For them, and the rest of us excluded from the royal inheritance tax exemption, planning is crucial to preserving your financial legacy for your loved ones. Thanks to rising property prices, millions of people now fall within the scope of the inheritance tax. The inheritance tax nil rate band threshold of £325,000 is barely higher than the average price of a house in the UK.

Your inheritance tax nil rate band allowance grows by a further £175,000 if it includes a residential property which is being passed onto your children, though it does taper if the overall estate is worth more than £2 million.

If the estate of the first person in a marriage or civil partnership to die is passed in full to their partner, the survivor also inherits their nil rate bands, meaning your total combined inheritance tax free bands are up to £1 million if your estate includes a residential property being passed on to your children.

No inheritance tax is chargeable on anything left to a spouse or civil partner. But if beneficiaries are anybody else including children or grandchildren, and the value of your estate is likely to exceed your nil rate band thresholds inheritance tax is broadly charged at 40%. Financial planning strategies can help to protect your legacy in the most tax-efficient way. 

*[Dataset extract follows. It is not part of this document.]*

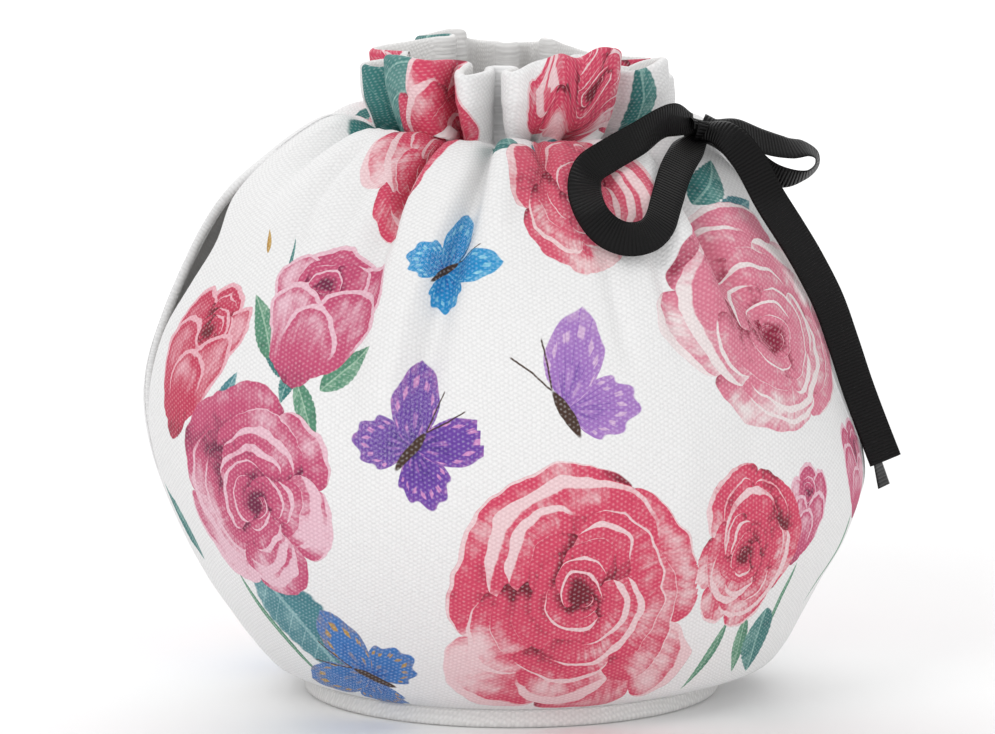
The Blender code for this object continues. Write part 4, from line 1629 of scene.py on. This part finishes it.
FRONT_CREASES = [
    Crease("long ridge", (-31, 90), (-28, 200), 5.5, -3.0, 1.8),
    Crease("right of long ridge", (-26, 104), (-21, 192), 4.4, 2.2),
    Crease("right diagonal", (50, 112), (26, 196), 4.6, 3.6),
    Crease("beside right diagonal", (38, 116), (17, 196), 5.5, -2.4),
    Crease("short right", (22, 120), (20, 184), 3.2, 2.4),
    Crease("wrinkle", (12, 118), (7, 170), 2.8, 1.6),
    Crease("left shoulder", (-55, 150), (-51, 211), 3.4, 2.8),
    Crease("left shoulder inner", (-47, 142), (-45, 209), 2.8, 2.0),
    Crease("left shoulder ridge", (-50, 155), (-50, 206), 3.0, -1.0),
    Crease("red valley", (-34, 156), (-40, 214), 3.0, 3.2),
    Crease("red puff", (-38, 165), (-50, 208), 5.0, -1.8),
    Crease("white puff", (-15, 158), (-16, 211), 6.0, -3.0, 1.4),
    Crease("flank facet", (20, 30), (21, 118), 7.0, -0.9),
    Crease("beside flank facet", (31, 34), (33, 110), 9.0, 0.7),
    Crease("left low", (-44, 30), (-36, 112), 9.0, 0.8),
    Crease("far left", (-70, 40), (-66, 150), 8.0, 0.9),
    Crease("left pleat crest", (-47, 209), (-46, 266), 5.0, -4.4),
    Crease("left pleat side", (-62, 214), (-62, 266), 7.0, 0.9),
    Crease("red pleat side", (-40, 214), (-38, 266), 4.0, 1.6),
    Crease("narrow pleat", (-31, 212), (-31, 266), 3.0, -1.2),
    Crease("notch", (-23, 206), (-23, 268), 6.0, 2.6, opens=True),
    Crease("right of notch", (-14, 214), (-14, 266), 4.0, -0.8),
    Crease("rose pleat", (22, 214), (22, 266), 9.0, -1.4),
    Crease("green pleat side", (42, 214), (42, 266), 3.5, 1.5),
    Crease("flap", (56, 214), (56, 266), 6.0, -1.6),
]
BACK_CREASES = [
    Crease("right shoulder", (112, 140), (107, 206), 5.0, 1.8),
    Crease("right back ridge", (122, 110), (118, 204), 6.0, -2.0, 1.5),
    Crease("right back", (133, 96), (130, 204), 5.0, 2.2),
    Crease("centre right ridge", (146, 120), (143, 206), 6.0, -1.8),
    Crease("centre right", (152, 126), (153, 204), 3.5, 1.8),
    Crease("centre ridge", (166, 104), (163, 206), 6.5, -2.2, 1.5),
    Crease("centre", (178, 92), (175, 204), 5.5, 2.2),
    Crease("wrinkle", (188, 120), (190, 168), 3.0, 1.0),
    Crease("left ridge", (208, 100), (211, 206), 6.0, -2.0),
    Crease("left", (220, 100), (222, 204), 5.0, 2.2),
    Crease("left shoulder ridge", (236, 130), (234, 206), 5.0, -1.6),
    Crease("left shoulder", (246, 140), (247, 204), 4.0, 1.8),
    Crease("low flank", (160, 30), (158, 110), 9.0, 0.8),
    Crease("low left flank", (226, 30), (220, 112), 9.0, 0.9),
    Crease("heading right", (116, 214), (116, 266), 5.0, -2.4),
    Crease("heading notch", (129, 208), (128, 268), 6.0, 1.6, opens=True),
    Crease("heading centre", (163, 214), (164, 266), 6.0, -1.8),
    Crease("heading left notch", (222, 208), (222, 268), 6.0, 1.6, opens=True),
    Crease("heading centre notch", (175, 208), (175, 268), 6.0, 1.4, opens=True),
    Crease("heading left", (236, 214), (236, 266), 5.0, -2.2),
]

# Each rim runs over cloth angles, with how much higher than the solid the heading stands in mm

FRONT_RIM = [
    (-90, -5.0), (-75, -5.5), (-62, -2.5), (-50, -0.5), (-40, -2.0), (-31, -3.5), (-24, -4.0),
    (-15, -3.0), (-5, -0.5), (3, 0.5), (10, 0.0), (17, 2.0), (24, 0.0), (34, -2.0),
    (44, -6.0), (54, -3.0), (66, -6.0), (78, -9.0), (90, -9.0),
]
BACK_RIM = [
    (90, -9.0), (104, -8.0), (118, -5.5), (132, -6.0), (146, -3.0), (160, -1.0), (175, -2.5),
    (190, -0.5), (205, 2.0), (218, 1.0), (232, -1.0), (246, -3.5), (258, -5.0), (270, -5.0),
]
FRONT_MOTIFS = [
    Motif(Kind.ROSE, 2, 49, 85, 95, 0, CORAL, 1.0),
    Motif(Kind.ROSE, 36, 66, 44, 54, 6, CORAL, 2.2),
    Motif(Kind.BUD, 49, 76, 20, 34, -4, PINK, 1.2),
    Motif(Kind.LEAF, 47, 44, 14, 27, -160, TEAL, 1.0),
    Motif(Kind.SEPAL, 36, 41, 4, 28, 172, GREEN, 2.0),
    Motif(Kind.SEPAL, 41, 42, 6, 24, -160, GREEN, 1.0),
    Motif(Kind.SEPAL, 50, 60, 2.4, 40, -176, GREEN, 3.0),
    Motif(Kind.BUD, 74, 88, 26, 34, -6, PINK, 1.7),
    Motif(Kind.SEPAL, 70, 74, 3, 34, 168, GREEN, 4.0),
    Motif(Kind.ROSE, 45, 136, 88, 76, -10, PALE, 3.1),
    Motif(Kind.ROSE, 18, 236, 48, 44, 30, CORAL, 1.0),
    Motif(Kind.ROSE, 6, 182, 50, 66, 8, BLUSH, 9.6),
    Motif(Kind.ROSE, -57, 84, 67, 68, 0, PINK, 6.3),
    Motif(Kind.LEAF, -59, 60, 28, 48, -162, BLUE_TEAL, 2.0),
    Motif(Kind.BUD, -45, 139, 40, 46, -10, PINK, 2.2),
    Motif(Kind.LEAF, -52, 124, 9, 24, 34, GREEN, 1.0),
    Motif(Kind.LEAF, -42, 116, 9, 20, -46, GREEN, 3.0),
    Motif(Kind.LEAF, -46.5, 119, 7, 22, -158, GREEN, 2.0),
    Motif(Kind.LEAF, -47, 121, 9, 13, 70, TEAL, 4.0),
    Motif(Kind.SEPAL, -53, 147, 1.6, 17, 12, TEAL, 1.0),
    Motif(Kind.SEPAL, -47, 122, 6, 11, 160, TEAL, 1.0),
    Motif(Kind.BUD, -74, 123, 36, 52, -8, CRIMSON, 3.7),
    Motif(Kind.LEAF, -63, 102, 9, 19, -18, BLUE_TEAL, 5.0),
    Motif(Kind.BUTTERFLY, -26, 154, 35, 35, -44, AZURE, 1.0),
    Motif(Kind.BUTTERFLY, -26, 99, 46, 46, -40, VIOLET, 2.0),
    Motif(Kind.BUTTERFLY, 0, 110, 56, 54, 30, LILAC, 3.5),
    Motif(Kind.BUTTERFLY, -41, 19, 50, 48, 60, CORNFLOWER, 4.0),
    Motif(Kind.SEPAL, -66, 56, 3, 50, -164, GREEN, 2.0),
    Motif(Kind.SEPAL, -82, 54, 8, 27, 20, TEAL, 3.0),
    Motif(Kind.LEAF, -69, 213, 48, 70, -4, TEAL, 1.0),
    Motif(Kind.ROSE, -40, 212, 44, 94, 6, CORAL, 2.9),
    Motif(Kind.LEAF, -13, 196, 9, 20, 60, TEAL, 2.0),
    Motif(Kind.LEAF, -8, 192, 16, 30, -30, BLUE_TEAL, 3.0),
    Motif(Kind.LEAF, 47, 212, 10, 32, 4, TEAL, 4.0),
    Motif(Kind.LEAF, 40, 175, 12, 24, -54, TEAL, 1.0),
    Motif(Kind.LEAF, 43, 166, 11, 22, -70, BLUE_TEAL, 5.0),
    Motif(Kind.SEPAL, -61, 157, 2.4, 9, 8, OCHRE, 1.0),
]
BACK_MOTIFS = [
    Motif(Kind.ROSE, 183, 52, 78, 88, 0, CORAL, 7.1),
    Motif(Kind.ROSE, 225, 84, 62, 66, 0, PINK, 8.4),
    Motif(Kind.LEAF, 222, 56, 24, 44, 166, BLUE_TEAL, 2.0),
    Motif(Kind.ROSE, 130, 78, 64, 72, 0, PINK, 9.2),
    Motif(Kind.LEAF, 124, 46, 18, 36, 166, TEAL, 3.0),
    Motif(Kind.SEPAL, 136, 44, 5, 26, -164, GREEN, 5.0),
    Motif(Kind.SEPAL, 132, 46, 6, 24, 178, GREEN, 3.0),
    Motif(Kind.LEAF, 148, 168, 11, 22, 20, TEAL, 6.0),
    Motif(Kind.LEAF, 232, 118, 16, 30, 40, BLUE_TEAL, 4.0),
    Motif(Kind.LEAF, 190, 182, 12, 24, -50, TEAL, 2.0),
    Motif(Kind.SEPAL, 207, 84, 3, 40, -20, GREEN, 4.0),
    Motif(Kind.SEPAL, 262, 60, 3, 46, 160, GREEN, 2.0),
    Motif(Kind.BUD, 152, 148, 38, 46, 14, PINK, 1.2),
    Motif(Kind.LEAF, 152, 124, 9, 24, -40, GREEN, 1.0),
    Motif(Kind.LEAF, 154, 124, 9, 22, 42, GREEN, 3.0),
    Motif(Kind.SEPAL, 152, 126, 2.4, 30, 176, GREEN, 2.0),
    Motif(Kind.ROSE, 206, 146, 76, 70, 10, PALE, 10.3),
    Motif(Kind.ROSE, 252, 176, 44, 46, 0, CRIMSON, 11.5),
    Motif(Kind.ROSE, 110, 156, 60, 60, 0, PALE, 12.2),
    Motif(Kind.BUD, 100, 100, 30, 42, -6, CRIMSON, 3.7),
    Motif(Kind.BUD, 254, 118, 32, 46, 6, PINK, 4.2),
    Motif(Kind.BUTTERFLY, 178, 118, 38, 38, 24, AZURE, 1.0),
    Motif(Kind.BUTTERFLY, 156, 96, 34, 34, -28, VIOLET, 2.0),
    Motif(Kind.BUTTERFLY, 236, 26, 40, 40, -46, CORNFLOWER, 4.0),
    Motif(Kind.BUTTERFLY, 130, 196, 30, 30, 18, LILAC, 5.0),
    Motif(Kind.BUD, 178, 190, 38, 44, 190, CRIMSON, 1.2),
    Motif(Kind.ROSE, 150, 234, 46, 40, 0, CORAL, 13.4),
    Motif(Kind.ROSE, 112, 232, 36, 38, 0, CRIMSON, 14.1),
    Motif(Kind.LEAF, 216, 222, 26, 46, 6, TEAL, 1.0),
    Motif(Kind.ROSE, 240, 236, 40, 40, 0, CORAL, 15.2),
    Motif(Kind.LEAF, 172, 214, 16, 34, -20, TEAL, 2.0),
    Motif(Kind.LEAF, 246, 212, 14, 24, 20, TEAL, 5.0),
]


def main() -> None:
    """Build the cosy's looks in order."""
    logging.basicConfig(level=logging.INFO, format="%(message)s")
    log.info("dressing the nodes %s", ", ".join(frame["nodes"]))
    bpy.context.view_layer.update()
    studio = Studio()
    studio.build()
    printed = PrintedCanvas().material()
    plain = PlainCanvas().material()
    front = Panel(
        "front_panel", FRONT_FOLDS, -90.0, 90.0, LEFT_CREST, RIGHT_CREST,
        ("left_front_gap", "right_front_gap"), FRONT_MOTIFS, FRONT_CREASES, FRONT_RIM,
    )
    back = Panel(
        "back_panel", BACK_FOLDS, 90.0, 270.0, RIGHT_CREST, LEFT_CREST,
        ("right_back_gap", "left_back_gap"), BACK_MOTIFS, BACK_CREASES, BACK_RIM, seed=2.0,
    )
    for panel in (front, back):
        obj = panel.build(printed, plain)
    Base().build(plain)
    Bow().build(Grosgrain().material())
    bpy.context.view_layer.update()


if __name__ == "__main__":
    main()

“When people think about tax efficient investments, their first port of call is thinking about an ISA. But ISAs form part of your estate, whereas, in most cases, pensions do not,” says Karandev Digpal, Independent Financial Adviser at Ascot Lloyd.

Limitless pension savings

With the announcement in the Spring Budget that the lifetime allowance is being abolished over the next two tax years, pensions could be an even better vehicle for protecting your legacy from inheritance tax. Previously the value of your pension pot would be 'tested' at several stages, including at 75 or on death under age 75, to see if it exceeded the lifetime allowance. It meant if your pension was valued over £1,073,100 at these points it could be depleted by a tax charge. In the current tax year, the tests continue to apply, but rather than a tax charge of 55% being applied on any excess pension amount over the lifetime allowance, for the current tax year the rate of charge is at 0%.

Pension funds are typically free of Inheritance Tax (though there are exceptions) provided the scheme trustees/administrator have discretion over the payment of death benefits. Inherited drawdown also allows inherited pension wealth to remain outside the beneficiary’s estate. Excess pension amounts above the lifetime allowance withdrawn by Beneficiaries will be taxed at their marginal rate of income tax, whether taken as a lump sum or more gradual pension drawdown. says Digpal, “but it’s a crucial part of legacy planning to be aware of. It means thinking much broader than just pensions, such as considering a gifting strategy.”

Any assets gifted more than seven years before the donor dies are exempt from inheritance tax. If the donor dies within seven years of the gift, its value will reduce the value of the £325,000, nil rate band. If the lifetime gift exceeds the nil rate band inheritance tax will be due, typically payable by the donee, albeit at a lower rate if the donor survives at least three years. There is, however, an annual gift allowance of £3,000 to take advantage of, or £6,000 if you did not use it last year.  

“By thinking ahead, you can take advantage of gifting rules to minimise the value of your estate,” says Digpal. “Setting up a trust is also a great way of reducing the amount of tax your loved ones will have to pay when they inherit your financial legacy. There are numerous different trusts and structures to suit your individual goals which can be very complicated, so it’s very much recommended to engage with a trusted independent financial advisor to help guide you.

“For some time now, the government has been pushing people to take ownership of their retirement, and you should see your legacy as part of that. You worked hard for your legacy so don’t see it depleted by tax if through careful planning that could be easily avoided. Unfortunately, we can’t all enjoy royal inheritance tax exemption, but we can plan for the future.”